Identify each line containing the word "scene" and copy it.

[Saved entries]
* * * * * * *
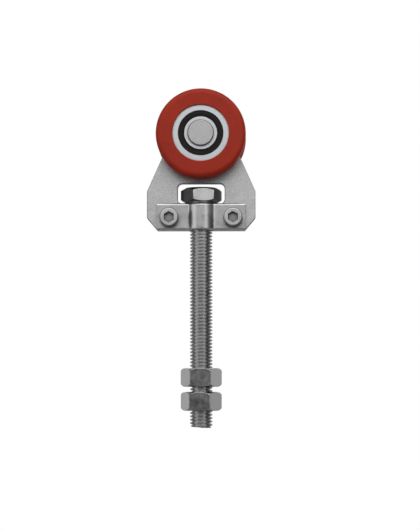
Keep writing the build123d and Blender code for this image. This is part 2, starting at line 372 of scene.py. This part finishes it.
def plated_steel(
    name, light, dark, rough, grain=0.03, fine=FINE_GRAIN, cloud=BROAD_CLOUD, crevice_shade=0.5, reach=1.0,
    wear=0.3, rub=0.25, warmth=0.0, cut_and_shade=0.0, worn=0.0,
):
    """Zinc plated or bare steel: cloudy tone, fine grain, painted shade in grooves and corners, edges
    rubbed bright.

    grain, reach and rub are in mm: how deep its grain is, how far the painted shade comes out of its
    corners and how wide its rubbed edges are. The sides that don't face Y are darker by cut_and_shade,
    partly as a cut finish and partly as painted shade, and a thread's shading is softened by worn.
    """
    material, tree, surface = new_material(name)
    plated = use_group(tree, PLATED_GRAIN, Cloud_Scale=cloud, Grain_Scale=fine).outputs
    edges = use_group(tree, EDGE_WEAR, Width=rub * MM).outputs
    crevice_shade_mask = use_group(tree, PAINTED_CREVICE_SHADE, Reach=reach * MM).outputs
    clouded = span(tree, plated["Cloud"], 0.0, 1.0)
    tone = mix_colour(tree, clouded, grey(dark, warmth), grey(light, warmth))
    speck = span(tree, plated["Grain"], 1.0 - GRAIN_SHOWN * grain, 1.0 + GRAIN_SHOWN * grain)
    tone = mix_colour(tree, 1.0, tone, speck, blend="MULTIPLY")
    # Sides turned away from Y, such as head sides and window walls, darkened: partly a cut finish,
    # partly painted shade
    if cut_and_shade:
        side = maths(tree, "MULTIPLY", use_group(tree, CUT_AND_SHADED_SIDES).outputs["Mask"], cut_and_shade)
        tone = mix_colour(tree, side, tone, grey(CUT_AND_SHADE_TONE, CUT_AND_SHADE_WARMTH))
    rubbed = maths(tree, "MULTIPLY", edges["Mask"], wear)
    tone = mix_colour(tree, rubbed, tone, grey(min(1.0, light * RUBBED_TONE), warmth))
    # Painted shade: the tone darkens in grooves and corners, by ambient occlusion
    crevice_shade_share = maths(tree, "MULTIPLY", crevice_shade_mask["Mask"], crevice_shade)
    tone = mix_colour(tree, crevice_shade_share, tone, grey(dark * PAINTED_SHADE_TONE, warmth + PAINTED_SHADE_WARMTH))
    tree.links.new(tone, surface.inputs["Base Color"])
    surface.inputs["Metallic"].default_value = 1.0
    roughness = span(tree, plated["Cloud"], rough - ROUGH_SPREAD, rough + ROUGH_SPREAD)
    tree.links.new(roughness, surface.inputs["Roughness"])
    normal = use_group(tree, WORN_THREAD, Share=worn).outputs["Normal"] if worn else None
    add_bump(tree, surface, plated["Grain"], METAL_BUMP, grain * MM, normal)
    return material


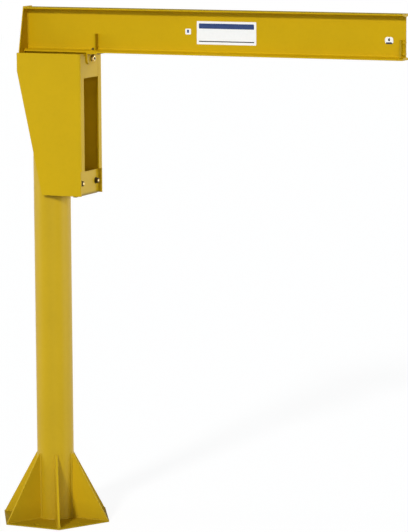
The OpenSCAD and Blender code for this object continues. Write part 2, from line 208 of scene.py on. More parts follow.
def bump(tree, height, strength, distance, under=None):
    node = tree.nodes.new("ShaderNodeBump")
    node.inputs["Strength"].default_value = strength
    node.inputs["Distance"].default_value = distance
    tree.links.new(height, node.inputs["Height"])
    if under is not None:
        tree.links.new(under, node.inputs["Normal"])
    return node.outputs["Normal"]


def soft_edges(tree, radius):
    """The surface's direction with sharp edges rounded to a radius."""
    rounded = tree.nodes.new("ShaderNodeBevel")
    rounded.samples = 4
    rounded.inputs["Radius"].default_value = radius
    return rounded.outputs["Normal"]


def edge_amount(tree, soft):
    """1 on sharp edges, 0 on flats and broad curves."""
    geometry = tree.nodes.new("ShaderNodeNewGeometry")
    dot = tree.nodes.new("ShaderNodeVectorMath")
    dot.operation = "DOT_PRODUCT"
    tree.links.new(soft, dot.inputs[0])
    tree.links.new(geometry.outputs["Normal"], dot.inputs[1])
    return spread(tree, dot.outputs["Value"], 0.99, 0.90)


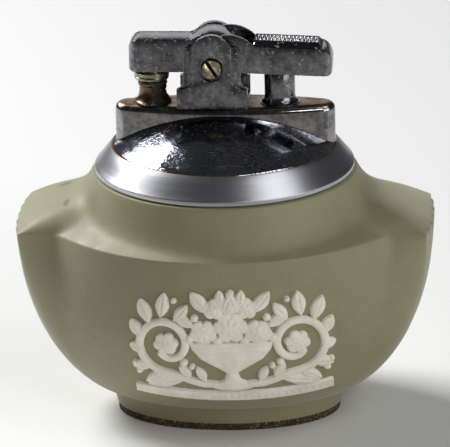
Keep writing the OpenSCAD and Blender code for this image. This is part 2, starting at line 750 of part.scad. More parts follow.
// Cheeks: a broad base that sweeps in to narrower strips, with an arched panel in front
cheek_low = -pivot_h;
cheek_high = cheek_h - pivot_h;
sweep_low = cheek_low + 4.6;
sweep_h = 1.9;
function sweep_side(half_low, half_high) = [
    for (k = [0 : 6])
        [half_low - (half_low - half_high) * sin(90 * k / 6), sweep_low + sweep_h * (1 - cos(90 * k / 6))]
];
function both_sides(side) = concat(
    side, [for (i = [len(side) - 1 : -1 : 0]) [-side[i][0], side[i][1]]]
);
strip_drop = 2.9;
strip_corner_r = 1.6;
module strip_outline() {
    shoulder = cheek_high - strip_drop;
    r = strip_corner_r;
    polygon(both_sides(concat(
        [[cheek_base_half_w, cheek_low]],
        sweep_side(cheek_base_half_w, cheek_half_w),
        [for (k = [0 : 4])
            [cheek_half_w - r * (1 - cos(90 * k / 4)), shoulder - r * (1 - sin(90 * k / 4))]]
    )));
}
module panel_outline() {
    arch_a = acos(panel_half_w / panel_arch_r);
    polygon(both_sides(concat(
        [[cheek_base_half_w, cheek_low]],
        sweep_side(cheek_base_half_w, panel_half_w),
        [for (k = [0 : 7]) let (a = arch_a + (90 - arch_a) * k / 7)
            [panel_arch_r * cos(a), cheek_high - panel_arch_r + panel_arch_r * sin(a)]]
    )));
}

module cheek(bore_r) {
    difference() {
        union() {
            slab(-strip_d, -cheek_inner_d) strip_outline();
            slab(-cheek_outer_d, -cheek_inner_d) panel_outline();
        }
        cross_bore(bore_r, -cheek_outer_d - 1, -cheek_inner_d + 1);
    }
}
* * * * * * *
(Answer to the problem)
Keep writing the build123d and Blender code for this image. This is part 2, starting at line 372 of scene.py. This part finishes it.
The OpenSCAD and Blender code for this object continues. Write part 2, from line 208 of scene.py on. More parts follow.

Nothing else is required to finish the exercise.